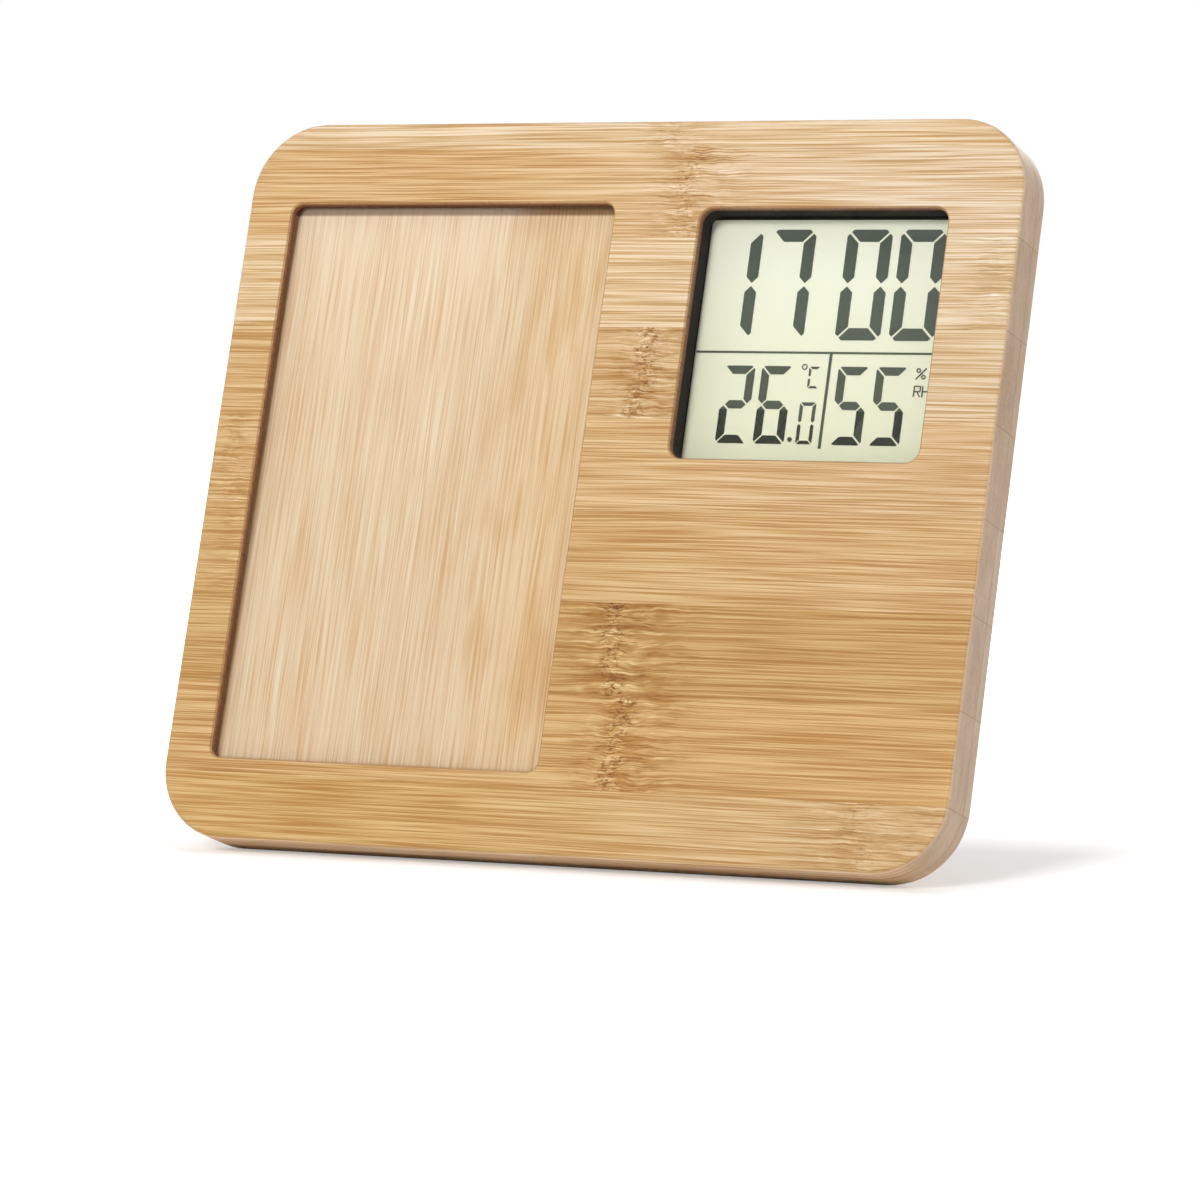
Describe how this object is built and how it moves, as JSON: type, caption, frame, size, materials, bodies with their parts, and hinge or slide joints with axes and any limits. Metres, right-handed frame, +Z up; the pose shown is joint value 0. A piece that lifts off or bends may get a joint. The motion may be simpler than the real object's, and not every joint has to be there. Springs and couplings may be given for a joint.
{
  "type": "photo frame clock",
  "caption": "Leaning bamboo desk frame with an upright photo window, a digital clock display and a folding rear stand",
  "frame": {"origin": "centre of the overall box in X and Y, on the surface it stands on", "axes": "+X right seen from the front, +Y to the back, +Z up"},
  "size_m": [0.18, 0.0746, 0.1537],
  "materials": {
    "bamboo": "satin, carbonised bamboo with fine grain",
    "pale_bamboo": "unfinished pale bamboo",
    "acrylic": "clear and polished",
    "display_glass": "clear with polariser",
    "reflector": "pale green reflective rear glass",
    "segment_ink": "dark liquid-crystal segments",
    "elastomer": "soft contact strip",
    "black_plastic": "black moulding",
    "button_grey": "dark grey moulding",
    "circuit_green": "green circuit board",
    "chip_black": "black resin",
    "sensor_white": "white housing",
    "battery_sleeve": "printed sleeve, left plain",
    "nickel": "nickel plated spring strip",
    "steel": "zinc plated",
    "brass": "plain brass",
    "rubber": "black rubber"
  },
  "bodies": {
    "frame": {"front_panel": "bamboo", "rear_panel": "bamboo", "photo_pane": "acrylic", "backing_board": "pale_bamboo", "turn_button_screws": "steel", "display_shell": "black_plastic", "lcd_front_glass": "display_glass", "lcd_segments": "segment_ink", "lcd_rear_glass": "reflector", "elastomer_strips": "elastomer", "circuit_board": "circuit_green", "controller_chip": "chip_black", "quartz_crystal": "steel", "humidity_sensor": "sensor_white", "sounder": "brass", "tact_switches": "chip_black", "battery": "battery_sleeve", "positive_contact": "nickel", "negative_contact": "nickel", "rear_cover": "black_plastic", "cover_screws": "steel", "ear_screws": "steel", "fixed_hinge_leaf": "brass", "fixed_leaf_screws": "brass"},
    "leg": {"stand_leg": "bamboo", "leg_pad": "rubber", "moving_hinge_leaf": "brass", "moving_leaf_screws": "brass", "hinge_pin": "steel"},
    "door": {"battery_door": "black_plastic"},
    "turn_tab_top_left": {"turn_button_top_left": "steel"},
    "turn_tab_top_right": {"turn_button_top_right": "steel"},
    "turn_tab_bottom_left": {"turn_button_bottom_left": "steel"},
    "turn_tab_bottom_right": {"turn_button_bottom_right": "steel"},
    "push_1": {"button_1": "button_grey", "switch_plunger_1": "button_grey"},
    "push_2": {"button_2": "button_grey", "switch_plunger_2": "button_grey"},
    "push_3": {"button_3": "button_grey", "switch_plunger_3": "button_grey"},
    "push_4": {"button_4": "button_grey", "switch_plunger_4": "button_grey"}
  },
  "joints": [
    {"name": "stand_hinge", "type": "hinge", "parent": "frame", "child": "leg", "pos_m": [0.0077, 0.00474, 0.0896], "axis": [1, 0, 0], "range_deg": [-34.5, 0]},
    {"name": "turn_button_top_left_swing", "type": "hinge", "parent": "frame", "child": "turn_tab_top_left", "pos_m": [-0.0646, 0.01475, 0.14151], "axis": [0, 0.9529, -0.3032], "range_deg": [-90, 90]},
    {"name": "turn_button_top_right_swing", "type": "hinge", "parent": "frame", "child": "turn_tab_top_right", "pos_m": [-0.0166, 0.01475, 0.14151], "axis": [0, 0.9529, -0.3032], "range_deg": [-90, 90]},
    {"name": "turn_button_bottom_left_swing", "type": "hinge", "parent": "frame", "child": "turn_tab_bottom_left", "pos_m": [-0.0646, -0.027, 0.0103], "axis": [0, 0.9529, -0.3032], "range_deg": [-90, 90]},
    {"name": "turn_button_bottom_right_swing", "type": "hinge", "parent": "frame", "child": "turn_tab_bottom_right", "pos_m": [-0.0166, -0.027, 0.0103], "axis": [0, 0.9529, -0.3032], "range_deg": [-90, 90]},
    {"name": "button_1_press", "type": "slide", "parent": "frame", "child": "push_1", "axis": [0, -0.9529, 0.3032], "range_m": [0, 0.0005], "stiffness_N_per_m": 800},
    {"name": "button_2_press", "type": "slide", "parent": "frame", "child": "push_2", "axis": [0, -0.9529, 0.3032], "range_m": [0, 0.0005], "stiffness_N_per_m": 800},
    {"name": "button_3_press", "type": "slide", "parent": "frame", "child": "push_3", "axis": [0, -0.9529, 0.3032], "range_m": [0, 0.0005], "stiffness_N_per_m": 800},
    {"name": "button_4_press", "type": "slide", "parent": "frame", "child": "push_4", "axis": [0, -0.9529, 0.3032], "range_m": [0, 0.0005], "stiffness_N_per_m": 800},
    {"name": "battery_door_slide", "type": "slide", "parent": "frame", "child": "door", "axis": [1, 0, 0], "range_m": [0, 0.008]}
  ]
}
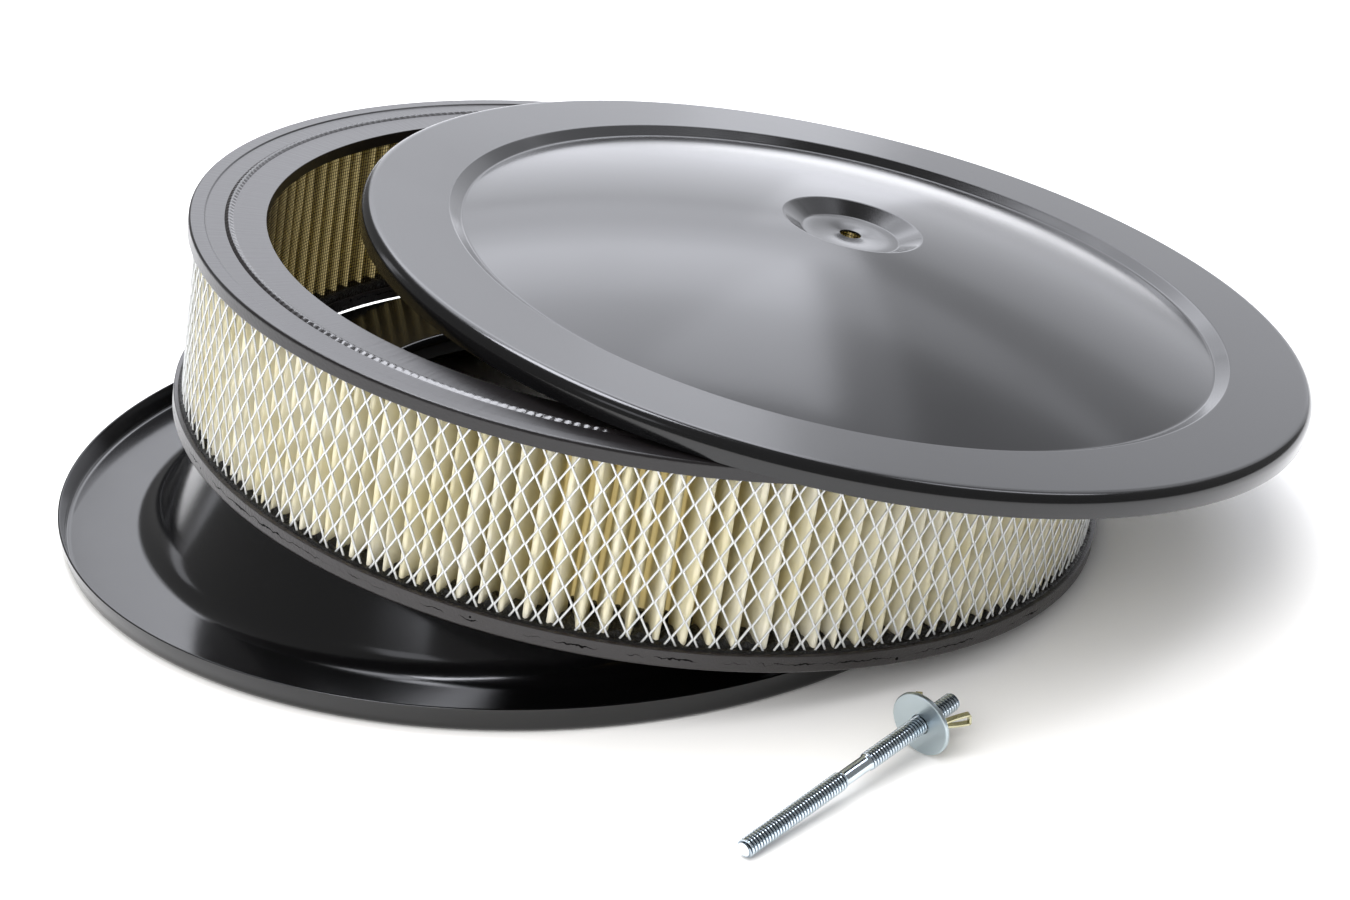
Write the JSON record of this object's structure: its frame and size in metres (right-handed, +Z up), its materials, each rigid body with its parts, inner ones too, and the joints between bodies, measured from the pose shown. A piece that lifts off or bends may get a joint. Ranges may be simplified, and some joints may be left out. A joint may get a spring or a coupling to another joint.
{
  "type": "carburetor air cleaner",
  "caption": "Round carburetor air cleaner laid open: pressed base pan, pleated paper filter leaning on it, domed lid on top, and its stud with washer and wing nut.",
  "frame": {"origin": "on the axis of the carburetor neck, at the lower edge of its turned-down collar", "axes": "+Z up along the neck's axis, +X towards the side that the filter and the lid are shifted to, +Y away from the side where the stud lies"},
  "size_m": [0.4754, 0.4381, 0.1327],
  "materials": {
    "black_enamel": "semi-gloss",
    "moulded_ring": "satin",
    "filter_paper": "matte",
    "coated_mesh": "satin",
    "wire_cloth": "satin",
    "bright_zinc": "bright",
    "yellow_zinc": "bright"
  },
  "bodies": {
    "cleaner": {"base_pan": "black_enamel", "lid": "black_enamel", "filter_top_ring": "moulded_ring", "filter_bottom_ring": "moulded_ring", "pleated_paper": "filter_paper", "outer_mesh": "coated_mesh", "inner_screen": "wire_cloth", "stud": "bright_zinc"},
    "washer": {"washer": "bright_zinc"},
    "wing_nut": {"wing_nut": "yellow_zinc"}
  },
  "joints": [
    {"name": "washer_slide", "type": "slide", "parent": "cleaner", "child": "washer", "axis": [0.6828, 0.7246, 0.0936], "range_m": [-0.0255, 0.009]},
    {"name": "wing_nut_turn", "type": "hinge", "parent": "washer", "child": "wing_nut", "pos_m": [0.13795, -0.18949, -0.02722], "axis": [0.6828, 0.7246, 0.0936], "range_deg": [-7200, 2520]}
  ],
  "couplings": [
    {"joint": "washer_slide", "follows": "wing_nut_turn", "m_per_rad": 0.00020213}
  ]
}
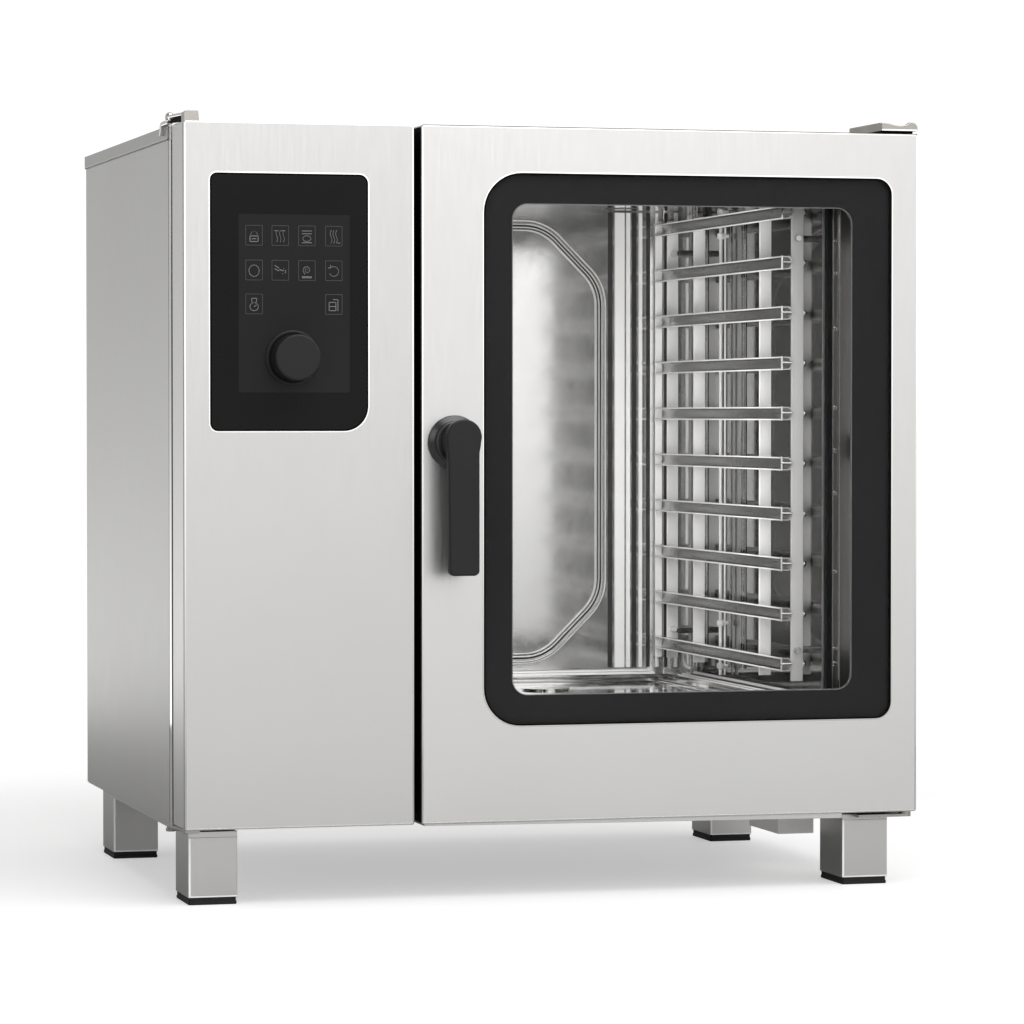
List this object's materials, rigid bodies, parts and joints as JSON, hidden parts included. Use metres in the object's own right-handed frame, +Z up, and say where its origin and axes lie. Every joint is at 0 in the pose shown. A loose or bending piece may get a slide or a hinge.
•••
Each line in the records above should be reproduced exactly; images are not copied.

Describe how this object is built and how it moves, as JSON: type, caption, frame, size, materials, bodies with their parts, and hinge or slide joints with axes and any limits. Metres, right-handed frame, +Z up; the pose shown is joint value 0. A piece that lifts off or bends may get a joint. The motion may be simpler than the real object's, and not every joint has to be there. Springs and couplings may be given for a joint.
{
  "type": "photo frame clock",
  "caption": "Leaning bamboo desk frame with an upright photo window, a digital clock display and a folding rear stand",
  "frame": {"origin": "centre of the overall box in X and Y, on the surface it stands on", "axes": "+X right seen from the front, +Y to the back, +Z up"},
  "size_m": [0.18, 0.0746, 0.1537],
  "materials": {
    "bamboo": "satin, carbonised bamboo with fine grain",
    "pale_bamboo": "unfinished pale bamboo",
    "acrylic": "clear and polished",
    "display_glass": "clear with polariser",
    "reflector": "pale green reflective rear glass",
    "segment_ink": "dark liquid-crystal segments",
    "elastomer": "soft contact strip",
    "black_plastic": "black moulding",
    "button_grey": "dark grey moulding",
    "circuit_green": "green circuit board",
    "chip_black": "black resin",
    "sensor_white": "white housing",
    "battery_sleeve": "printed sleeve, left plain",
    "nickel": "nickel plated spring strip",
    "steel": "zinc plated",
    "brass": "plain brass",
    "rubber": "black rubber"
  },
  "bodies": {
    "frame": {"front_panel": "bamboo", "rear_panel": "bamboo", "photo_pane": "acrylic", "backing_board": "pale_bamboo", "turn_button_screws": "steel", "display_shell": "black_plastic", "lcd_front_glass": "display_glass", "lcd_segments": "segment_ink", "lcd_rear_glass": "reflector", "elastomer_strips": "elastomer", "circuit_board": "circuit_green", "controller_chip": "chip_black", "quartz_crystal": "steel", "humidity_sensor": "sensor_white", "sounder": "brass", "tact_switches": "chip_black", "battery": "battery_sleeve", "positive_contact": "nickel", "negative_contact": "nickel", "rear_cover": "black_plastic", "cover_screws": "steel", "ear_screws": "steel", "fixed_hinge_leaf": "brass", "fixed_leaf_screws": "brass"},
    "leg": {"stand_leg": "bamboo", "leg_pad": "rubber", "moving_hinge_leaf": "brass", "moving_leaf_screws": "brass", "hinge_pin": "steel"},
    "door": {"battery_door": "black_plastic"},
    "turn_tab_top_left": {"turn_button_top_left": "steel"},
    "turn_tab_top_right": {"turn_button_top_right": "steel"},
    "turn_tab_bottom_left": {"turn_button_bottom_left": "steel"},
    "turn_tab_bottom_right": {"turn_button_bottom_right": "steel"},
    "push_1": {"button_1": "button_grey", "switch_plunger_1": "button_grey"},
    "push_2": {"button_2": "button_grey", "switch_plunger_2": "button_grey"},
    "push_3": {"button_3": "button_grey", "switch_plunger_3": "button_grey"},
    "push_4": {"button_4": "button_grey", "switch_plunger_4": "button_grey"}
  },
  "joints": [
    {"name": "stand_hinge", "type": "hinge", "parent": "frame", "child": "leg", "pos_m": [0.0077, 0.00474, 0.0896], "axis": [1, 0, 0], "range_deg": [-34.5, 0]},
    {"name": "turn_button_top_left_swing", "type": "hinge", "parent": "frame", "child": "turn_tab_top_left", "pos_m": [-0.0646, 0.01475, 0.14151], "axis": [0, 0.9529, -0.3032], "range_deg": [-90, 90]},
    {"name": "turn_button_top_right_swing", "type": "hinge", "parent": "frame", "child": "turn_tab_top_right", "pos_m": [-0.0166, 0.01475, 0.14151], "axis": [0, 0.9529, -0.3032], "range_deg": [-90, 90]},
    {"name": "turn_button_bottom_left_swing", "type": "hinge", "parent": "frame", "child": "turn_tab_bottom_left", "pos_m": [-0.0646, -0.027, 0.0103], "axis": [0, 0.9529, -0.3032], "range_deg": [-90, 90]},
    {"name": "turn_button_bottom_right_swing", "type": "hinge", "parent": "frame", "child": "turn_tab_bottom_right", "pos_m": [-0.0166, -0.027, 0.0103], "axis": [0, 0.9529, -0.3032], "range_deg": [-90, 90]},
    {"name": "button_1_press", "type": "slide", "parent": "frame", "child": "push_1", "axis": [0, -0.9529, 0.3032], "range_m": [0, 0.0005], "stiffness_N_per_m": 800},
    {"name": "button_2_press", "type": "slide", "parent": "frame", "child": "push_2", "axis": [0, -0.9529, 0.3032], "range_m": [0, 0.0005], "stiffness_N_per_m": 800},
    {"name": "button_3_press", "type": "slide", "parent": "frame", "child": "push_3", "axis": [0, -0.9529, 0.3032], "range_m": [0, 0.0005], "stiffness_N_per_m": 800},
    {"name": "button_4_press", "type": "slide", "parent": "frame", "child": "push_4", "axis": [0, -0.9529, 0.3032], "range_m": [0, 0.0005], "stiffness_N_per_m": 800},
    {"name": "battery_door_slide", "type": "slide", "parent": "frame", "child": "door", "axis": [1, 0, 0], "range_m": [0, 0.008]}
  ]
}
Write the JSON record of this object's structure: its frame and size in metres (right-handed, +Z up), its materials, each rigid body with its parts, inner ones too, and the joints between bodies, measured from the pose shown. A piece that lifts off or bends may get a joint. Ranges may be simplified, and some joints may be left out. A joint may get a spring or a coupling to another joint.
{
  "type": "carburetor air cleaner",
  "caption": "Round carburetor air cleaner laid open: pressed base pan, pleated paper filter leaning on it, domed lid on top, and its stud with washer and wing nut.",
  "frame": {"origin": "on the axis of the carburetor neck, at the lower edge of its turned-down collar", "axes": "+Z up along the neck's axis, +X towards the side that the filter and the lid are shifted to, +Y away from the side where the stud lies"},
  "size_m": [0.4754, 0.4381, 0.1327],
  "materials": {
    "black_enamel": "semi-gloss",
    "moulded_ring": "satin",
    "filter_paper": "matte",
    "coated_mesh": "satin",
    "wire_cloth": "satin",
    "bright_zinc": "bright",
    "yellow_zinc": "bright"
  },
  "bodies": {
    "cleaner": {"base_pan": "black_enamel", "lid": "black_enamel", "filter_top_ring": "moulded_ring", "filter_bottom_ring": "moulded_ring", "pleated_paper": "filter_paper", "outer_mesh": "coated_mesh", "inner_screen": "wire_cloth", "stud": "bright_zinc"},
    "washer": {"washer": "bright_zinc"},
    "wing_nut": {"wing_nut": "yellow_zinc"}
  },
  "joints": [
    {"name": "washer_slide", "type": "slide", "parent": "cleaner", "child": "washer", "axis": [0.6828, 0.7246, 0.0936], "range_m": [-0.0255, 0.009]},
    {"name": "wing_nut_turn", "type": "hinge", "parent": "washer", "child": "wing_nut", "pos_m": [0.13795, -0.18949, -0.02722], "axis": [0.6828, 0.7246, 0.0936], "range_deg": [-7200, 2520]}
  ],
  "couplings": [
    {"joint": "washer_slide", "follows": "wing_nut_turn", "m_per_rad": 0.00020213}
  ]
}
List this object's materials, rigid bodies, parts and joints as JSON, hidden parts included. Use metres in the object's own right-handed frame, +Z up, and say where its origin and axes lie. Every joint is at 0 in the pose shown. A loose or bending piece may get a slide or a hinge.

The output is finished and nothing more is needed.